Lançado em maio de 1963, o primeiro disco ao vivo da carreira do Mr. Dynamite é tão poderoso que quando foi entregue aos DJ’s, para a clássica ”promoção de lançamento”, nenhum deles conseguia colocar uma faixa separada. O LP era tocado na íntegra e o único intervalo existente era o pit stop para mudar a bolacha de lado, característica que comprova a veracidade mor do Funk: o groove é indivisível.

Temos aqui 8 faixas e um Medley homérico. Os caras do The Famous Flames, apesar de não terem sido creditos (na época), foram importantíssimos neste registro. Capitaneados por Bobby Bird, braço direito do Funk Browneano durante décadas, o trio esbanjava entrosamento e a afinação dos caras começou a somar no jingado do mestre, logo depois que Lucas ”Fats” Gonder, o Bruce Buffer do Soul, fez questão introduzir o Funk personificado à platéia.

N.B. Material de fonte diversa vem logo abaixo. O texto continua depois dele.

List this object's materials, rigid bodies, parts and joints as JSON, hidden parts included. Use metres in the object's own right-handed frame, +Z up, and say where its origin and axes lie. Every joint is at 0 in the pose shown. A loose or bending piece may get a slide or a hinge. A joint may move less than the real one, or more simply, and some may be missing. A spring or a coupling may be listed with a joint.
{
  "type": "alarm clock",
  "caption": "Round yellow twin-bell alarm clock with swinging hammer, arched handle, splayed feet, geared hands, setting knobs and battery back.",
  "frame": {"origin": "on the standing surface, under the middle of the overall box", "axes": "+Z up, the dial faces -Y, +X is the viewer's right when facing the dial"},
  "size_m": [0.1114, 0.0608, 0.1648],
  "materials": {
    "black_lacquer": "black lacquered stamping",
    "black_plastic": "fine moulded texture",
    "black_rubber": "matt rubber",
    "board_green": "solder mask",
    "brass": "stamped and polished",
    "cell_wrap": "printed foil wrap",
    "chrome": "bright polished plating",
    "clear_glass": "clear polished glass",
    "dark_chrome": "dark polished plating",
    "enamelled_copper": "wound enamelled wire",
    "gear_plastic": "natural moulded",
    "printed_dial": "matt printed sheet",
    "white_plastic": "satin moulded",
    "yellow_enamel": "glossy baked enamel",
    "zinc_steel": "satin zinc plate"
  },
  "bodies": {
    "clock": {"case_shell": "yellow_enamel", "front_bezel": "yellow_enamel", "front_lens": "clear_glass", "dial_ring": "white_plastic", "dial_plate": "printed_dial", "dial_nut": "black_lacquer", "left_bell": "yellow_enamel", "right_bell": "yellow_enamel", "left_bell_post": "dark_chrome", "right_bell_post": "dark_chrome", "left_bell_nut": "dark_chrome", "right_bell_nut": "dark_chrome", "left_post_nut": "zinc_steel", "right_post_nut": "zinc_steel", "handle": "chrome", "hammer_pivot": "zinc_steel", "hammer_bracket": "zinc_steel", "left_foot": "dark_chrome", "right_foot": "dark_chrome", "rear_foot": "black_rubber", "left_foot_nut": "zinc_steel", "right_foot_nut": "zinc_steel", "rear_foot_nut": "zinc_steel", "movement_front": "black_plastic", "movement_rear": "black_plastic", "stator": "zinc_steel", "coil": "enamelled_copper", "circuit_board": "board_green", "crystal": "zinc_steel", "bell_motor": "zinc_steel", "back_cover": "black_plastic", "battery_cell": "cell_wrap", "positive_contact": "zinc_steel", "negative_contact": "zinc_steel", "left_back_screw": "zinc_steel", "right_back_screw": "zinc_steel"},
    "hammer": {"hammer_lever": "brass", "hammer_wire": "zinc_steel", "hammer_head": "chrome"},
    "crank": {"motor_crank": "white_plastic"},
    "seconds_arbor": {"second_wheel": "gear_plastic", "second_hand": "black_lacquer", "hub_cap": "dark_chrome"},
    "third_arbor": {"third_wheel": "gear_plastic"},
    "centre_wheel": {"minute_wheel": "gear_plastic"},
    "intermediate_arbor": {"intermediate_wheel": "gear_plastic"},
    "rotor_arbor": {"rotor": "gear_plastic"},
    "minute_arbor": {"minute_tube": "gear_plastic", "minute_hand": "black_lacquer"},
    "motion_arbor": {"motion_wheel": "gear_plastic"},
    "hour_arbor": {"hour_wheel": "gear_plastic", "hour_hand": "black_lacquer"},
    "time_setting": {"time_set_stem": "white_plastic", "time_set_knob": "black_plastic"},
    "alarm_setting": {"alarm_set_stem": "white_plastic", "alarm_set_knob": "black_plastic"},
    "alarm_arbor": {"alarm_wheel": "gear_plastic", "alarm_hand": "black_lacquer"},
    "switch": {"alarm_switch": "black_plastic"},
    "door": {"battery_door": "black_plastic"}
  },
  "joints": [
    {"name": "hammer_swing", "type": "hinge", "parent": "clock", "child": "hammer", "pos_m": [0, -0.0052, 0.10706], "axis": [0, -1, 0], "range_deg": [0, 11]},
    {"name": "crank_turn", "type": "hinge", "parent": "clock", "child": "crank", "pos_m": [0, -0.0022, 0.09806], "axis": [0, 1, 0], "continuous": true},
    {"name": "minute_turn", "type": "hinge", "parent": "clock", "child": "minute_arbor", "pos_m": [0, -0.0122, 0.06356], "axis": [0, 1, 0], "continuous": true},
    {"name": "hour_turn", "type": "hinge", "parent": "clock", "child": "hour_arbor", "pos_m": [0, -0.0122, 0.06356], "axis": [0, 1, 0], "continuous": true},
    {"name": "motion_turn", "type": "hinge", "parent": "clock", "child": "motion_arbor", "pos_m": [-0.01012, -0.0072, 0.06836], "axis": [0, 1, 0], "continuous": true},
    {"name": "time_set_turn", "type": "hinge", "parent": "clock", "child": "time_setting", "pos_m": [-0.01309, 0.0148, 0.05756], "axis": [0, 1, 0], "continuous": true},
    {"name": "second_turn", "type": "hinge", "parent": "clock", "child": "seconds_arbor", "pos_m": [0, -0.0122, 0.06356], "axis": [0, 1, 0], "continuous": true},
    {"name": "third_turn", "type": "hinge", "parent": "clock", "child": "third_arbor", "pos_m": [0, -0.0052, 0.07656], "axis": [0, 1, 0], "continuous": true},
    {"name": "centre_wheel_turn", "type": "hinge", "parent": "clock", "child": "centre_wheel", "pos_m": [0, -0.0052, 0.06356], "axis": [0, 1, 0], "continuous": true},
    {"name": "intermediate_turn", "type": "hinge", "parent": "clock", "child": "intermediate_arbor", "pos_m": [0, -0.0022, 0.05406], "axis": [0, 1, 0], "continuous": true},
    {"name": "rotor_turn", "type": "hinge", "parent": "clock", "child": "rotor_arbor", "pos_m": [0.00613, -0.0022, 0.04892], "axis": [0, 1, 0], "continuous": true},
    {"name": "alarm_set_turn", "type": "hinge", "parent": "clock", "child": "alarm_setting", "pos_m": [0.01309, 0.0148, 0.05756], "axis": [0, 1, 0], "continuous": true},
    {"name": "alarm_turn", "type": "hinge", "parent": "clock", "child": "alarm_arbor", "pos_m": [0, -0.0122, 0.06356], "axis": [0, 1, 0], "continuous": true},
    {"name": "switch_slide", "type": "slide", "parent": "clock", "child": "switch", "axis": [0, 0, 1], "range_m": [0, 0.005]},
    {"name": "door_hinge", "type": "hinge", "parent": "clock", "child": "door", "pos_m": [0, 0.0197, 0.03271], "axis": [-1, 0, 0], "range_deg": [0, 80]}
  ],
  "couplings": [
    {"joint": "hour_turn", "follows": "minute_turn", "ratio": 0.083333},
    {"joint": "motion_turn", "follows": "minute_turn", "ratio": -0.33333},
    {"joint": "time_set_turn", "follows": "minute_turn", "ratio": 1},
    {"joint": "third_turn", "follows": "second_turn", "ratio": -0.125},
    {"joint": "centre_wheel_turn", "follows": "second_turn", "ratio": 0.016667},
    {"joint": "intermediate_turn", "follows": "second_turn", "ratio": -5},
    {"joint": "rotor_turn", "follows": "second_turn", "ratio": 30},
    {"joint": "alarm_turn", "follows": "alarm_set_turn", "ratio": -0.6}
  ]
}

Dai pra frente a panela de pressão explode de maneira controlada. Take após take, começando com a classe de ”I’ll Go Crazy” e as vozes em pura sintonia do trio Bobby Bird, Lloyd Stallworth e Bobby Bennett.

Repare na gritaria entre os intervalos. Brown mostra seu lado romântico até quando quer ser um sacana. ”Try Me” é a o apogeu da malandragem de seu fraseado, justificando um gíria que garotos negros utilizavam para desafiar a mulherada.

Questionando métodos dançantes com a força dos metais em ”Think”, demonstrando autoconfiança em excesso com ”I Don’t Mind” e escancarando seu lado humano com um dos lamentos mais inestimáveis de nosso tempo. Falo sobre o nobre e puro sentimento que nos arrepia quando a cataclísmica versão de ”Lost Someone”, e seus mais de 10 minutos, entram desfilando pelos falantes.

Agora, com o público na mão, é até crueldade o que surge à seguir, mas nem tem como remediar o maior pico deste clássico. Na hora que o medley de ”Please, Please, Please”, ”You’ve Got The Power”, ”Love You, Yes I Do” e mais uma fileira de hits, adentra o recinto… É nesse exato momento que tudo se perde, baby.

A platéia apenas dança e em pouco mais de 6 minutos James mostra como só o verdadeiro Soul faz as mulheres mexerem a maior paixão do brasileiro. Depois de ouvir esse disco é impossível pensar que esse nível de sinergia seja igualado um dia.

A história nos mostra que James imaginou tudo isso, lutou para realizar o projeto e até financiou a empreitada com cash de seu próprio bolso. Acredito piamente que momentos como esse não sejam arquitetados de maneira 100% cerebral, mas se ele formulou tudo nos mínimos detalhes, meus amigos, essa é apenas mais uma prova de como esse cara era diferenciado.

Finalize o disco com ”Night Train” e apenas pense no futuro. Guarde seu exemplar com carinho, conserve o cheiro de slap para as próximas gerações e deixe que, assim como eu e você, neste momento, sua futura linhagem sinta o que poucos conseguiram levar como sensações ao ouvinte e o que muitos resenhistas tentam explicar, mas falham miseralvemente em virtude da mística do Rei do Soul.